Will we allow development to take place, such as here in northern Michigan, where there's a lot of water? What, what kind of conversations will we have, and will this land become extremely valuable because of its water resource, and will the arid deserts be devalued over time? Will water play into the future value of property?
Not because of the mineral, the water rights on the property, but because of access to it and people wanting to build, uh, build here and grow these communities. So, anyway, as I sit here on Lake Michigan, solo, on my boat, I have the auto pilot running. And you guys would laugh if you saw my autopilot because this boat has a tiller, which is super fun when you're sailing.
because you get a really good feel. But when you let go of the tiller, the boat literally turns immediately. It does not drive straight because of the prop wash that comes off the prop uh, against the rudder. It just turns immediately. So I've got the tiller tied off to a cleat on the port side with some tension and it steers a straight line and if I need to deviate a little bit, all I have to do is slide the line tied to the tiller up a couple...
Millimeters or down a couple millimeters to get back on track or change course. Uh huh What else am I gonna share with you here? Solo on the mic. I think, uh, I was talking too much. I let my cigar go out. Yes, I have a cigar. 'cause smoke it if smoke one if you have one. And I, because I had engine trouble earlier this year, I wasn't sure if I was even gonna make it up to Northport, but now I North port's in sight, so I'm going to make it
so I figured I would. Light up a cigar and relax and celebrate making it to Northport as well as celebrate cleaning some data. We put some sensor devices on a new client's property and all of the data that came back, we were able to match it up and we have a clean, a clean set of, of water use data that we're providing for a client and that feels really good also.
And I hope that wherever you are on this, this weekend in September that you're happy, you're healthy. You can celebrate life. You can celebrate the industry that we are in and the position that we have having a hand in our water resource and perhaps maybe think about it that way. You have a hand in the water resource.
It's not just, you know, growing plants, although that's what we are doing. It's using the right amount of water and water is a precious resource and there are many individuals in the world that don't have any water to even drink. So remember, you're in the water. You're technically in the water resource business and feel proud of it.
Learn as much as you can about it. Keep an open mind about it. Lots of ways to accomplish all kinds of things. And you know, all sprinklers are created equal, right? It's the, it's the user of the device that holds the power, not this sprinkler or that sprinkler or this controller or that controller. It's you, you, the installer, you, the maintainer, you, the designer, you guys are the ones.

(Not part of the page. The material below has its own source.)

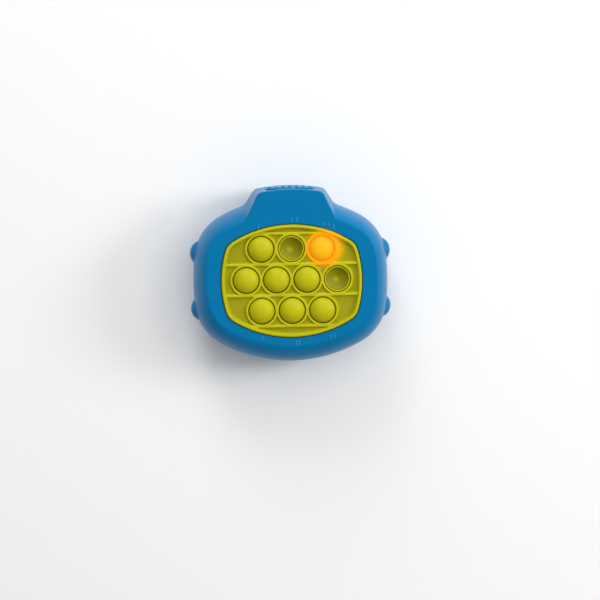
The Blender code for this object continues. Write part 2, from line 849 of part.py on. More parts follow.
def make_board():
    wells = [circle_points(place, well_radius, well_steps) for place in bubble_places()]
    frame_outline = rounded_outline(window, frame_margin)
    plate("light_frame", [frame_outline] + wells, board_top + fit_gap, flange_bottom - fit_gap,
          finish("frame white", white, 0.5))
    board = plate("circuit_board", [rounded_outline(window, board_margin)], board_bottom, board_top,
                  finish("board green", board_green, 0.4))
    ear = board_screw_x + board_boss_radius
    join(board, box("board_ears", (-ear, -board_ear_half_height, board_bottom),
                    (ear, board_ear_half_height, board_top)))
    join(board, box("board_tab", (-board_tab_half_width, 0, board_bottom),
                    (board_tab_half_width, switch_top, board_top)))
    hole = board_screw_radius + fit_gap
    for number, place in enumerate(board_screw_places, 1):
        cut(board, rod(f"board_hole_{number}", place, hole, 0, face_height, 10))
    chip_top = board_bottom - fit_gap
    edge = chip_height / 2
    blob = [(0, chip_top), (chip_radius, chip_top), (chip_radius - edge / 2, chip_top - edge),
            (chip_radius / 2, chip_top - chip_height), (0, chip_top - chip_height)]
    turned("sound_chip", blob, finish("chip black", black, 0.3), 16, (chip_x, chip_y, 0))


def make_speaker():
    low = wall + fit_gap
    back = low + speaker_depth
    rim = low + speaker_flange
    profile = [(0, back), (speaker_magnet_radius, back), (speaker_magnet_radius, rim),
               (speaker_radius, rim), (speaker_radius, low), (speaker_radius - speaker_flange, low),
               (speaker_magnet_radius / 2, rim), (0, rim)]
    turned("speaker", profile, finish("speaker grey", steel, 0.4, 0.8), 20, (0, speaker_y, 0))


def screw_profile(low, head_radius, head_height, shank_radius, top):
    # Head down, shank up; listed from the tip of the shank down to the head's flat end
    tip = shank_radius / 2
    return [(0, top), (tip, top), (shank_radius, top - tip), (shank_radius, low + head_height),
            (head_radius, low + head_height), (head_radius, low), (0, low)]


def make_screws(hinge):
    steel_finish = finish("screw steel", steel, 0.3, 1.0)
    for number, place in enumerate(case_post_places(), 1):
        profile = screw_profile(case_head_low, case_head_radius, case_head_height, case_screw_radius,
                                case_screw_top)
        turned(f"case_screw_{number}", profile, steel_finish, 10, (*place, 0))
    for number, place in enumerate(board_screw_places, 1):
        low = board_bottom - fit_gap - board_head_height
        profile = screw_profile(low, board_head_radius, board_head_height, board_screw_radius,
                                board_top + board_screw_reach)
        turned(f"board_screw_{number}", profile, steel_finish, 10, (*place, 0))
    top = door_head_height + fit_gap + door_screw_length
    profile = screw_profile(0, door_head_radius, door_head_height, door_screw_radius, top)
    place = (door_screw_x - hinge.location.x, 0, 0)
    turned("door_screw", profile, steel_finish, 12, place, hinge)


def make_hinge():
    # Stands on the line where the door's edge turns against the lip of its recess
    hinge = bpy.data.objects.new("battery_door_hinge", None)
    hinge.location = (-recess_half_length + fit_gap / 2, box_y, door_sink)
    hinge.parent = game_centre
    parts.objects.link(hinge)
    return hinge


def door_outline(grow):
    half_length = recess_half_length - fit_gap + grow
    half_width = recess_half_width - fit_gap + grow
    corner = door_corner + grow
    outline = []
    for quarter, (x, y) in enumerate(((1, 1), (-1, 1), (-1, -1), (1, -1))):
        centre = (x * (half_length - corner), box_y + y * (half_width - corner))
        start = quarter * math.pi / 2
        outline += arc(centre, corner, start, start + math.pi / 2, 4)
        outline.append((centre[0] + corner * math.cos(start + math.pi / 2),
                        centre[1] + corner * math.sin(start + math.pi / 2)))
    return outline


def make_battery_door(hinge):
    low = door_sink
    high = door_sink + door_thickness
    door = plate("battery_door", [door_outline(0)], low, high, finish("door blue", blue, 0.35))
    centre = (door_screw_x, box_y)
    join(door, rod("door_tongue", centre, door_tongue_radius, low, high, 20))
    tab_low = wall + fit_gap
    tab_high = tab_low + tab_thickness
    edge = -recess_half_length + fit_gap
    for number, side in enumerate((1, -1), 1):
        y = box_y + side * cell_offset
        web_low = (edge, y - tab_half_width, high - door_thickness / 2)
        join(door, box(f"tab_web_{number}", web_low, (edge + tab_web, y + tab_half_width, tab_high)))
        hook_low = (edge - tab_reach, y - tab_half_width, tab_low)
        join(door, box(f"tab_hook_{number}", hook_low, (edge + tab_web / 2, y + tab_half_width, tab_high)))
    sunk = low + door_head_height + fit_gap
    cut(door, rod("door_head_well", centre, door_head_radius + fit_gap, -cut_overrun, sunk))
    cut(door, rod("door_hole", centre, door_screw_radius + fit_gap, 0, high + cut_overrun, 12))
    # The door turns about the hinge, so its mesh is drawn from there
    door.parent = hinge
    for piece in [door] + [modifier.object for modifier in door.modifiers]:
        for vert in piece.data.vertices:
            vert.co.x -= hinge.location.x
            vert.co.y -= hinge.location.y
            vert.co.z -= hinge.location.z
        piece.parent = hinge
    return door


def make_cells():
    silver = finish("cell silver", cell_silver, 0.35, 0.6)
    negative = -box_half_length + fit_gap + contact_thickness + spring_length + fit_gap
    body_length = cell_length - cell_nub_length
    shoulder = cell_radius - cell_edge
    profile = [(0, cell_length), (cell_nub_radius, cell_length), (cell_nub_radius, body_length),
               (shoulder, body_length), (cell_radius, body_length - cell_edge), (cell_radius, cell_edge),
               (shoulder, 0), (0, 0)]
    for number, side in enumerate((1, -1), 1):
        cell = turned(f"cell_{number}", profile, silver, 20)
        cell.location = (side * negative, box_y + side * cell_offset, cell_height)
        cell.rotation_euler = (0, side * math.pi / 2, 0)


def spring_route(x, side, y):
    # A conical helix about the cell's axis, from its plate to the cell's flat end
    points = []
    count = spring_turns * spring_points_a_turn
    for step in range(count + 1):
        share = step / count
        turn = 2 * math.pi * step / spring_points_a_turn
        radius = spring_base_radius + (spring_tip_radius - spring_base_radius) * share
        along = spring_wire / 2 + share * (spring_length - 1.5 * spring_wire)
        points.append((x + side * along, y + radius * math.cos(turn), cell_height + radius * math.sin(turn)))
    return points


def least_gap(points, radius):
    # The clear distance between turns, measured from point to point
    nearest = min(
        math.dist(first, second)
        for index, first in enumerate(points)
        for second in points[index + spring_points_a_turn // 2:]
    )
    return nearest - 2 * radius


def tube(name, points, radius, resolution, material=None):
    curve = bpy.data.curves.new(name, "CURVE")
    curve.dimensions = "3D"
    curve.bevel_depth = radius
    curve.bevel_resolution = resolution
    curve.use_fill_caps = True
    spline = curve.splines.new("POLY")
    spline.points.add(len(points) - 1)
    for point, place in zip(spline.points, points):
        point.co = (*place, 1)
    if material is not None:
        curve.materials.append(material)
        run = bpy.data.objects.new(name, curve)
        run.parent = game_centre
        parts.objects.link(run)
        return run
    run = bpy.data.objects.new(name, curve)
    cutters.objects.link(run)
    bpy.context.view_layer.update()
    mesh = bpy.data.meshes.new_from_object(run.evaluated_get(bpy.context.evaluated_depsgraph_get()))
    bpy.data.objects.remove(run)
    shape = bmesh.new()
    shape.from_mesh(mesh)
    bmesh.ops.remove_doubles(shape, verts=shape.verts, dist=merge_distance)
    shape.to_mesh(mesh)
    shape.free()
    return add_piece(name, mesh)


def make_contacts():
    nickel = finish("contact nickel", steel, 0.25, 1.0)
    outer = box_half_length - fit_gap
    inner = outer - contact_thickness
    first = box_y + cell_offset
    second = box_y - cell_offset
    half_tag = contact_tag_width / 2
    tag_top = box_top + contact_tag_rise

    def left_plate(name, y):
        low = (-outer, y - contact_half_width, contact_low)
        sheet = box(name, low, (-inner, y + contact_half_width, contact_high), nickel)
        tag_low = (-outer, y - half_tag, cell_height)
        join(sheet, box(f"{name}_tag", tag_low, (-inner, y + half_tag, tag_top)))
        return sheet

    negative = left_plate("negative_contact", first)
    points = spring_route(-inner, 1, first)
    join(negative, tube("negative_spring", points, spring_wire, 1))
    positive = left_plate("positive_contact", second)
    root = inner + contact_thickness / 2
    join(positive, rod("positive_dimple", (second, cell_height), dimple_radius, -root,
                       -inner + dimple_length, 14, along="x"))
    bridge_low = (inner, second - contact_half_width, contact_low)
    bridge = box("bridge_contact", bridge_low, (outer, first + contact_half_width, contact_high), nickel)
    join(bridge, rod("bridge_dimple", (first, cell_height), dimple_radius, inner - dimple_length, root,
                     14, along="x"))
    join(bridge, tube("bridge_spring", spring_route(inner, -1, second), spring_wire, 1))
    print(f"least gap in a battery spring: {least_gap(points, spring_wire) * 1000:.2f} mm")


def bend(start, end, first_way, last_way):
    # A cubic curve that leaves along one way and arrives along another
    points = []
    for step in range(lead_points):
        share = step / (lead_points - 1)
        mix = ((1 - share) ** 3, 3 * share * (1 - share) ** 2, 3 * share**2 * (1 - share), share**3)
        handles = (start, [s + w for s, w in zip(start, first_way)], [e - w for e, w in zip(end, last_way)], end)
        points.append(tuple(sum(m * handle[axis] for m, handle in zip(mix, handles)) for axis in range(3)))
    return points


def make_leads():
    red_finish = finish("lead red", red, 0.4)
    black_finish = finish("lead black", black, 0.4)
    tag_x = -box_half_length + fit_gap + contact_thickness / 2
    tag_top = box_top + contact_tag_rise + fit_gap
    board_end = board_bottom - fit_gap
    up = (0, 0, (board_end - tag_top) / 2)
    for name, side, material in (("battery_lead_negative", 1, black_finish),
                                 ("battery_lead_positive", -1, red_finish)):
        y = box_y + side * cell_offset
        start = (tag_x, y, tag_top)
        end = (tag_x + lead_bend, y + side * lead_bend / 2, board_end)
        tube(name, bend(start, end, up, up), lead_radius, 2, material)
    magnet_back = wall + fit_gap + speaker_depth + fit_gap
    up = (0, 0, (board_end - magnet_back) / 2)
    for name, side, material in (("speaker_lead_positive", 1, red_finish),
                                 ("speaker_lead_negative", -1, black_finish)):
        start = (side * speaker_lead_spread, speaker_y, magnet_back)
        end = (side * speaker_lead_spread, speaker_y - lead_bend, board_end)
        tube(name, bend(start, end, up, up), lead_radius, 2, material)


make_front_shell()
make_rear_shell()
make_bubble_pad()
make_bubbles()
make_board()
make_power_button()
make_power_switch()
make_speaker()
door_hinge = make_hinge()
make_battery_door(door_hinge)
make_screws(door_hinge)
make_cells()
make_contacts()
make_leads()
bpy.context.view_layer.update()
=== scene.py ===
# Looks for a hand-held bubble pop game that lies on its back: smooth blue case, lime silicone
# pad with ten bubbles, and the small parts inside. Metres, +Z out of the face, +Y to the crown.
import math

import bmesh
import bpy
from mathutils import Matrix, Vector
from mathutils.geometry import delaunay_2d_cdt


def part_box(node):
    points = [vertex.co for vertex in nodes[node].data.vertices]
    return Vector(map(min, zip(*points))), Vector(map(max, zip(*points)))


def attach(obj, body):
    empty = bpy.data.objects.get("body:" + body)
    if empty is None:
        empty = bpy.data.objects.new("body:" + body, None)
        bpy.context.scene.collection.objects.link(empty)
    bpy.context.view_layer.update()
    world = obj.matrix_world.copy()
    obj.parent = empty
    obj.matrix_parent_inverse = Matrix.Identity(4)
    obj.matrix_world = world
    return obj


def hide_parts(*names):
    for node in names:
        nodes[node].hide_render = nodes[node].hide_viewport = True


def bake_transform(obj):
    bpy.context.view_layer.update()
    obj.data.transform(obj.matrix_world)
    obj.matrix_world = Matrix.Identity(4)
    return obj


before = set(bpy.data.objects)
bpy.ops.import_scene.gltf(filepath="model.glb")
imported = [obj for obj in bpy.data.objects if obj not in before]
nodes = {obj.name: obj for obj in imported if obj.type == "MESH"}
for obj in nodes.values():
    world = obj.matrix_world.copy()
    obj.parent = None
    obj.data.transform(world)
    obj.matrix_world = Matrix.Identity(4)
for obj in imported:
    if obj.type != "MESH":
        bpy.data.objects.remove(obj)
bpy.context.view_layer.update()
print("frame loaded:", len(nodes), "nodes")


def middle(node):
    low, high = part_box(node)
    return (low + high) / 2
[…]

So yeah. What else, what else is going on in the world? Of water. Let's see, I did learn this week that there are two states that do not, that all the water in the state runs off. And I don't think I'm going to give you the answer. I'm just going to leave that there. If you're curious, you could probably Google it.
There are two United States that any, that all the water that lands from the sky leaves the state. Think about that. Literally leaves the state. And of course I'm not counting, you know, there are ponds and, and um, you know, bodies of water. But generally speaking, any water that lands in the state exits the state.
That was just an interesting, I guess an interesting fact I learned this week that you can, you can do some bar trivia next time you're alone and you tell somebody what you do, ask them that question. I won't give you the answer. You can go figure it out. Yeah, so, appreciate you guys listening. And, um, yeah, this is, I gotta get this podcast in because I'm sticking to my everyday fri I it really doesn't matter.
I guess it doesn't really matter what I'm doing, or what I have time for. It's up to me to make the time, and up to me to make some content. And, God, I would just love to host a, some kind of an event up here on Lake Michigan. Because it's just such a great place to, it's just such a great lens to look at what we do through.
And maybe that's the way to describe, all of us have different lenses. If you live in Miami, you have a lens on what we do, and what this industry is. Through the lens of Miami, if you live in Seattle, you are going to have a lens on this industry and what we do through the lens of Seattle. Same thing goes for San Diego, San Antonio, Boston, New Orleans, St.
Louis, Minneapolis. We all have a lens on what we do from the position at which we sit and where we're located and what we've learned. And I can tell you that sitting on one of the largest bodies of freshwater in the world is such an Perspective really, really makes you think, uh, let's see. Are there any exciting announcements out there that I can share?
Um, Hmm. Hmm. I don't think there is this time. Yeah. I would just say, try something new next week, install a new product you've never used before. See what happens and make that a, make that a general practice in what you do. Always try new things, experiment what you think works, embrace. And what doesn't work, leave to be and maybe try it another time later.
So that's all I got guys. I can see North Port Marina in sight. I'm not too far away. I appreciate you guys listening to the mind of Andy today. Thank you so much. We'll catch you on the next episode. I'm out. Bye bye.